I don’t think Ellen White would really want us to shrug at the task of interpreting Scripture. But when quarrels over exegesis threatened to cripple the church, she opted for the “spirit of Jesus” – which ends up being a very reasonable thing to do! The editor of Pascal’s Pensees, A. J. Krailshammer, put it this way: “The paradox is that only reason can persuade reason of its own inadequacy.” – Penguin edition, p. 28.

I am not a charismatic, but I am a lonely pietist who struggles to find a “fervent” community that can nurture my soul without killing my mind. I believe it can be done, though the answer is not in the extremes, but in the creative tension between the charismatic and rationalist impulses.

As a Bible teacher, I continue to be challenged and encouraged by Ellen White’s counsel that “different teachers should have a part in the work, even though they may not all have so full an understanding of the Scriptures.” Since the minds of people “differ,” she argues, the variety of writers in Scripture match that need. Her counsel includes this amazing “post-modern” quote:

So today the Lord does not impress all minds in the same way. Often through unusual experiences, [432/433] under special circumstances, He gives to some Bible students views of truth that others do not grasp.
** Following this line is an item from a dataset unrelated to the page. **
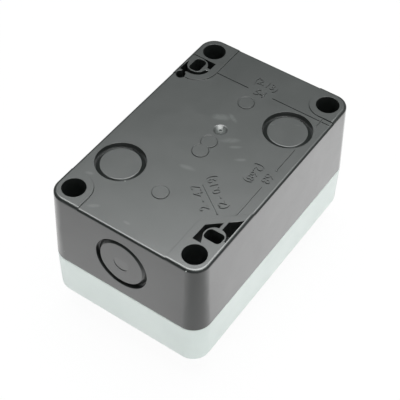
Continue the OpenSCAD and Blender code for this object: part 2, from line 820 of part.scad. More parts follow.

It is possible for the most learned teacher to fall far short of teaching all that should be taught.Counsels to Parents and Teachers, 432-433.

Sounds to me like a call for Maggie, Graeme, David, and Caleb to work together on a team-taught course at an Adventist university.


Alden Thompson is a prolific Adventist author and speaker. He recently retired from his position as Professor of Biblical Studies at Walla Walla University, where he still teaches half-time. His publications include Who’s Afraid of the Old Testament God? (Paternoster, 1988; Zondervan, 1989), Inspiration: Hard Questions, Honest Answers (1991), Escape from the Flames: How Ellen White Grew from Fear to Joy and Helped Me to Do it Too (2005), and Beyond Common Ground: Why Liberals and Conservatives Need Each Other (2009).